Largest operating costs in the hotel industry are labour costs, utilities, and maintenance expenses, and Labour Costs accounts for almost half of total operating costs. In another word, Labour costs measured as a percent of total revenue run from a high of roughly 35% at conventional and resort hotels to a low of 22% at limited-service and extended-stay properties. If you’re not taking a proactive approach to controlling these expenses, your hotel will not generate the amount of profit that it should.
Employee performance has a significant impact on the guest experience at a hotel. Therefore, managers spend a significant portion of their time recruiting, training, and scheduling employees. The challenge for operators is to find that delicate balance of maintaining service standards while controlling labour costs.
Before we get into effective labour management, we need to understand components of labour and their impacts in the industry. There are six payroll sub-categories within each operating and undistributed department of a hotel. These categories and their weight in the hotels are listed below:
Salaries and Wages (Non-Management): Equates 60% to 70% of total payroll and covers direct payroll paid to hotel employees.
Salaries and Wage (Management): Equates 20% to 25% of total payroll and covers typical management team of the hotel.
Service Charge Distribution: Equates 5% to 7% of payroll. In many jurisdictions, management has limited control of these mandatory payments that must be made to employees. It varies between city and resort hotels as there are more service charges in resort hotels. The distributions of these charges are mainly F&B and rooms departments.
The contract, Leased, or Outsourced Labour: Equates 6% to 7% of payroll. The use of contract/leased labour is frequently cited by operators as a tactic that can be implemented to overcome labour shortages, and potentially control the rising costs of compensation. General usage F&B 30%, Rooms 35%, Admin and General Departments 18%
Bonuses and Incentives: Equates 4% to 5% of payroll. Employees in the sales and marketing, administrative and general departments were most likely to be paid a bonus. This is consistent with the typical compensation agreements for general managers, as well as sales personnel. Most sales and marketing incentives are based on revenue achievements, while general managers are more frequently rewarded for growth in profits.
Other compensation: Equates approximately 1% of total payroll costs.
Salaries, wages, and bonuses constitute the direct payroll paid to hotel employees which accounted for 70% of total labour costs. This cost is influenced by a combination of staffing levels, hours scheduled, wage rates, and bonus payments.
The second component which called “payroll-related expenses” or most commonly referred to as “employee benefits” accounted for remaining 30% of total payroll costs. This cost consists of government-mandated payroll taxes and benefits, such as paid time off, meals, and retirement or pension plan subsidies. Because of the compulsory nature of several payroll-related expenses, this component of labour costs has been the most difficult for hotel management to control.
Labour cost is a major expense item throughout all operated and undistributed departments within a hotel.
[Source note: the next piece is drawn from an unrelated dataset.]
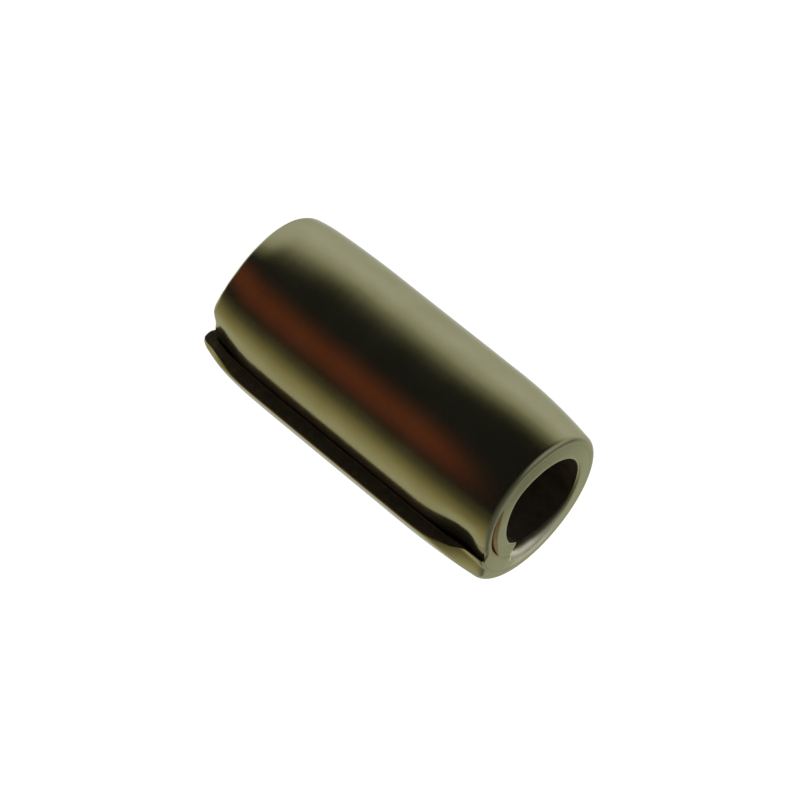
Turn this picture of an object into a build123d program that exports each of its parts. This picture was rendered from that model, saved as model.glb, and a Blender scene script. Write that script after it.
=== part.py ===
from build123d import *
import os
from math import cos, sin, radians, sqrt, acos, asin, degrees

# ---------------------------------------------------------------------------
# Coiled spring pin (spiral roll pin), standard duty, nominal 10 x 22 mm.
# One strip of spring steel is rolled about two and a sixth turns into a tube
# and swaged at both ends. Everything is in millimetres. The pin stands on one
# end: +Z runs along its axis, z = 0 is its lowest point (the corner of the
# free edge, which reaches a little past the coil) and the free outer edge
# faces +X.
# ---------------------------------------------------------------------------

# Driving dimensions
length = 22.0            # over all
ear = 0.65               # how far the free edge's lower corner stands past the coil
strip = 0.84             # strip thickness
r_wrap = 5.36            # outside radius of the outer wrap
flare = 0.12             # extra radius of the sprung flap beside the outer edge
gap_outer = 0.05         # between the outer wrap and the wrap under it
gap_inner = 0.09         # between that wrap and the start of the coil
r_curl = 2.88            # outside radius of the last arc, which curls in a little
centre_x = -0.03         # puts the circle round the whole coil on the row's axis

# Angles along the strip, in degrees, from the outer free edge inwards
# (counter-clockwise seen from above).
a_flap = 60.0            # the flap
a_step = 273.0           # the outer wrap is round up to here
a_under = 370.0          # here it has ducked under the flap
a_rim = 373.0            # the rounded rim runs on to here, just under the flap
a_open = 411.0           # from here on the strip faces the bore
a_step2 = 640.0          # the second wrap is round up to here
a_under2 = 728.0         # here it has ducked under the first duck
a_end = 766.0            # inner free edge

# Swaged ends: (reach from the end face, profile radius of the outside,
# profile radius of the walls inside, rim radius)
top_end = (5.9, 33.3, 116.0, 0.42)
low_end = (6.0, 72.0, 180.0, 0.14)
bore_bend = 62.0         # profile radius of the bore's wall at the upper end
ear_bend = 1.5           # outside bend radius of the ear
edge = 0.05              # broken edges of the sheared strip ends


def up(angle, d=1.0):
    return Vector(d * cos(radians(angle)), d * sin(radians(angle)), 0)


def duck(r_from, r_to, turn):
    """Radii of the two tangent arcs that take the strip from one circle to a
    smaller one on the same centre while its direction turns through turn, and
    how far the first of them turns."""
    step = r_from - r_to
    c = 1 - cos(radians(turn))
    shift = step * (4 + sqrt(16 - 8 * c)) / (4 * c)
    ux = shift * (1 + cos(radians(turn)))
    uy = shift * sin(radians(turn))
    return r_from - shift, r_to + shift, degrees(acos(ux / sqrt(ux * ux + uy * uy)))


# The coil as a chain of tangent arcs: outside radius, start and end angle,
# and which section the strip has there.
r_second = r_wrap - strip - gap_outer
r_third = r_second - strip - gap_inner
r1a, r1b, first1 = duck(r_wrap, r_second, a_under - a_step)
r2a, r2b, first2 = duck(r_second, r_third, a_under2 - a_step2)
chain = [
    (r_wrap + flare, 0.0, a_flap, "flap"),
    (r_wrap, a_flap, a_step, "outside"),
    (r1a, a_step, a_step + first1, "outside"),
    (r1b, a_step + first1, a_under, "outside"),
    (r_second, a_under, a_rim, "outside"),
    (r_second, a_rim, a_open, "inside"),
    (r_second, a_open, a_step2, "bore"),
    (r2a, a_step2, a_step2 + first2, "bore"),
    (r2b, a_step2 + first2, a_under2, "bore"),
    (r_curl, a_under2, a_end, "bore"),
]
centre = [None] * len(chain)
centre[1] = Vector(centre_x, 0, 0)
centre[0] = centre[1] - up(a_flap, flare)
for i in range(2, len(chain)):
    centre[i] = centre[i - 1] + up(chain[i][1], chain[i - 1][0] - chain[i][0])


def sag(radius, reach):
    """How far an arc tangent to the straight wall has moved in after reach."""
    return radius - sqrt(radius * radius - reach * reach)


def rim_points(r, end):
    """Rounded rim of an outside wall, in (radius, height over the end face):
    where it meets the flat face, its middle, where it meets the swaged wall,
    and a point halfway up that wall."""
    reach, bend, _, rim = end
    x_c = r - bend + sqrt((bend - rim) ** 2 - (reach - rim) ** 2)
    k = bend / (bend - rim)
    meet = (r - bend + (x_c - r + bend) * k, reach + (rim - reach) * k)
    b = 0.5 * (acos((meet[0] - x_c) / rim) + radians(90))
    middle = (x_c + rim * cos(b), rim - rim * sin(b))
    half = 0.5 * reach
    return (x_c, 0.0), middle, meet, (r - sag(bend, half), reach - half)


def wall_points(r, end, bend):
    """Swaged wall with a broken edge: on the face, on the wall, halfway up."""
    reach = end[0]
    half = 0.5 * reach
    x = r - sag(bend, reach - edge)
    return x, (x, edge), (r - sag(bend, half), reach - half)


def at_top(p):
    return (p[0], length - p[1])


def at_low(p):
    return (p[0], ear + p[1])


def outside_section(plane, r):
    """Strip on the outside of the pin: rounded rims, flat end faces."""
    t0, t1, t2, t3 = [at_top(p) for p in rim_points(r, top_end)]
    b0, b1, b2, b3 = [at_low(p) for p in rim_points(r, low_end)]
    xt, tw, tm = wall_points(r - strip, top_end, top_end[2])
    xb, bw, bm = wall_points(r - strip, low_end, low_end[2])
    z_t, z_b = length - top_end[0], ear + low_end[0]
    with BuildSketch(plane) as section:
        with BuildLine():
            Line(b0, at_low((xb + edge, 0)))
            Line(at_low((xb + edge, 0)), at_low(bw))
            ThreePointArc(at_low(bw), at_low(bm), (r - strip, z_b))
            Line((r - strip, z_b), (r - strip, z_t))
            ThreePointArc((r - strip, z_t), at_top(tm), at_top(tw))
            Line(at_top(tw), at_top((xt + edge, 0)))
            Line(at_top((xt + edge, 0)), t0)
            ThreePointArc(t0, t1, t2)
            ThreePointArc(t2, t3, (r, z_t))
            Line((r, z_t), (r, z_b))
            ThreePointArc((r, z_b), b3, b2)
            ThreePointArc(b2, b1, b0)
        make_face()
    return section.sketch


def flap_section(plane, r):
    """As outside_section, with the lower end running on into the ear, which
    bends in and keeps the square end of the strip."""
    t0, t1, t2, t3 = [at_top(p) for p in rim_points(r, top_end)]
    b3 = at_low(rim_points(r, low_end)[3])
    xt, tw, tm = wall_points(r - strip, top_end, top_end[2])
    _, _, bm = wall_points(r - strip, low_end, low_end[2])
    z_t, z_b = length - top_end[0], ear + low_end[0]
    reach, bend, bend_in, _ = low_end
    # slopes of the two walls where the ear starts, and at its end
    s_out, s_in = asin(reach / bend), asin(reach / bend_in)
    s_end = asin(sin(s_out) + ear / ear_bend)
    tight = ear_bend - strip + 0.05
    foot_out = (r - sag(bend, reach), ear)
    foot_in = (r - strip - sag(bend_in, reach), ear)
    c_out = (foot_out[0] - ear_bend * cos(s_out), ear + ear_bend * sin(s_out))
    c_in = (foot_in[0] - tight * cos(s_in), ear + tight * sin(s_in))

    def out(s):
        return (c_out[0] + ear_bend * cos(s), c_out[1] - ear_bend * sin(s))

    def inn(s):
        return (c_in[0] + tight * cos(s), c_in[1] - tight * sin(s))

    tip, root = out(s_end), inn(s_end)
    with BuildSketch(plane) as section:
        with BuildLine():
            Line(tip, root)
            ThreePointArc(root, inn(0.5 * (s_in + s_end)), foot_in)
            ThreePointArc(foot_in, at_low(bm), (r - strip, z_b))
            Line((r - strip, z_b), (r - strip, z_t))
            ThreePointArc((r - strip, z_t), at_top(tm), at_top(tw))
            Line(at_top(tw), at_top((xt + edge, 0)))
            Line(at_top((xt + edge, 0)), t0)
            ThreePointArc(t0, t1, t2)
            ThreePointArc(t2, t3, (r, z_t))
            Line((r, z_t), (r, z_b))
            ThreePointArc((r, z_b), b3, foot_out)
            ThreePointArc(foot_out, out(0.5 * (s_out + s_end)), tip)
        make_face()
    return section.sketch


def inside_section(plane, r, inner_bend=top_end[2]):
    """Strip of the wraps inside: both walls follow the swaging gently."""
    r_in = r - strip
    xt, tw, tm = wall_points(r, top_end, top_end[2])
    xb, bw, bm = wall_points(r, low_end, low_end[2])
    xti, twi, tmi = wall_points(r_in, top_end, inner_bend)
    xbi, bwi, bmi = wall_points(r_in, low_end, low_end[2])
    z_t, z_b = length - top_end[0], ear + low_end[0]
    with BuildSketch(plane) as section:
        with BuildLine():
            Line(at_low((xb - edge, 0)), at_low((xbi + edge, 0)))
            Line(at_low((xbi + edge, 0)), at_low(bwi))
            ThreePointArc(at_low(bwi), at_low(bmi), (r_in, z_b))
            Line((r_in, z_b), (r_in, z_t))
            ThreePointArc((r_in, z_t), at_top(tmi), at_top(twi))
            Line(at_top(twi), at_top((xti + edge, 0)))
            Line(at_top((xti + edge, 0)), at_top((xt - edge, 0)))
            Line(at_top((xt - edge, 0)), at_top(tw))
            ThreePointArc(at_top(tw), at_top(tm), (r, z_t))
            Line((r, z_t), (r, z_b))
            ThreePointArc((r, z_b), at_low(bm), at_low(bw))
            Line(at_low(bw), at_low((xb - edge, 0)))
        make_face()
    return section.sketch


def bore_section(plane, r):
    """Where the strip faces the bore its inner wall comes in further at the
    upper end."""
    return inside_section(plane, r, bore_bend)


sections = {
    "flap": flap_section,
    "outside": outside_section,
    "inside": inside_section,
    "bore": bore_section,
}

# The strip: each arc of the chain is the strip's section turned about that
# arc's own centre line. Neighbours share a section plane, so they join into
# one solid, and no wrap touches the wrap beside it.
with BuildPart() as coiled_pin:
    for (r, a0, a1, shape), c in zip(chain, centre):
        radial = up(a0)
        plane = Plane(origin=c, x_dir=radial, z_dir=Vector(radial.Y, -radial.X, 0))
        revolve(
            sections[shape](plane, r),
            axis=Axis((c.X, c.Y, 0), (0, 0, 1)),
            revolution_arc=a1 - a0,
        )
        if shape == "flap":
            # The ear fades out along the flap: its end is cut on a slope that
            # reaches the coil's end face where the flap begins.
            side = up(a_flap - 90.0)
            span = (r_wrap - 0.5) * sin(radians(a_flap))
            fall = Vector(side.X * span, side.Y * span, -ear)
            root_of_slope = Vector(centre_x, 0, ear)
            normal = up(a_flap).cross(fall).normalized()
            if normal.Z < 0:
                normal = normal * -1
            split(bisect_by=Plane(origin=root_of_slope, z_dir=normal), keep=Keep.TOP)

coiled_pin.part.label = "coiled_pin"
os.makedirs("parts", exist_ok=True)
export_step(coiled_pin.part, "parts/coiled_pin.step")
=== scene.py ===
from math import acos, asin, cos, degrees, exp, pi, radians, sin, sqrt

import bpy
from mathutils import Matrix, Vector


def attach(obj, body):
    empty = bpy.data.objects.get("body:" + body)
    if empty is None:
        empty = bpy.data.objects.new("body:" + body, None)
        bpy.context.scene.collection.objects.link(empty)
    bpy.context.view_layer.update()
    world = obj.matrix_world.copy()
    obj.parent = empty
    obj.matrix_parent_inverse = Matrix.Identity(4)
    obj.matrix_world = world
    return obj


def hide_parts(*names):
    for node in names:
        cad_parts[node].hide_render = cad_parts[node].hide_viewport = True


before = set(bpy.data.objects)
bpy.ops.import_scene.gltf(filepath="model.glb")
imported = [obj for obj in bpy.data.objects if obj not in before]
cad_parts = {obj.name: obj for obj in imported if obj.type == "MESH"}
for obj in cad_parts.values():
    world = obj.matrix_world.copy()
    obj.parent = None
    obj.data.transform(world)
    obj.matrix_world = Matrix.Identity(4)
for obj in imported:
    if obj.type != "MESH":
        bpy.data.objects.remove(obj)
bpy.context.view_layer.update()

MM = 0.001

# ---------------------------------------------------------------------------
# The coil, in millimetres, as in the CAD model: one strip wound inwards from
# its free outer edge, counter-clockwise seen from above.
# ---------------------------------------------------------------------------
LENGTH = 22.0
EAR = 0.65
STRIP = 0.84
R_WRAP = 5.36
FLARE = 0.12
R_SECOND = R_WRAP - STRIP - 0.05
R_THIRD = R_SECOND - STRIP - 0.09
CENTRE_X = -0.03
R_CURL = 2.88             # the inner free edge curls in a little
A_FLAP, A_STEP, A_UNDER, A_STEP2, A_UNDER2, A_END = 60.0, 273.0, 370.0, 640.0, 728.0, 766.0
SEAM_ANGLE = 16.5        # direction of the photograph's seam side, degrees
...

Not surprisingly, the labour-intensive rooms and food and beverage departments have the highest labour cost ratios. Depending on size and type of hotel percentage between rooms and F&B could change and we might add other departments such as Health Club, security etc.
Food and beverage department is in general biggest department in term of size and costs. The Labour costs have declined over the years mainly due to the implementation of more self-service style outlets. Also, some hotels outsourced their secondary outlets to third parties to reduce costs and agency usage is a common practice in this department.
The room department consists of Front Office and Housekeeping. Over the years, the function of Front Office has changed and as a result, it is more compact and guest faced, multi-skilled teams in place.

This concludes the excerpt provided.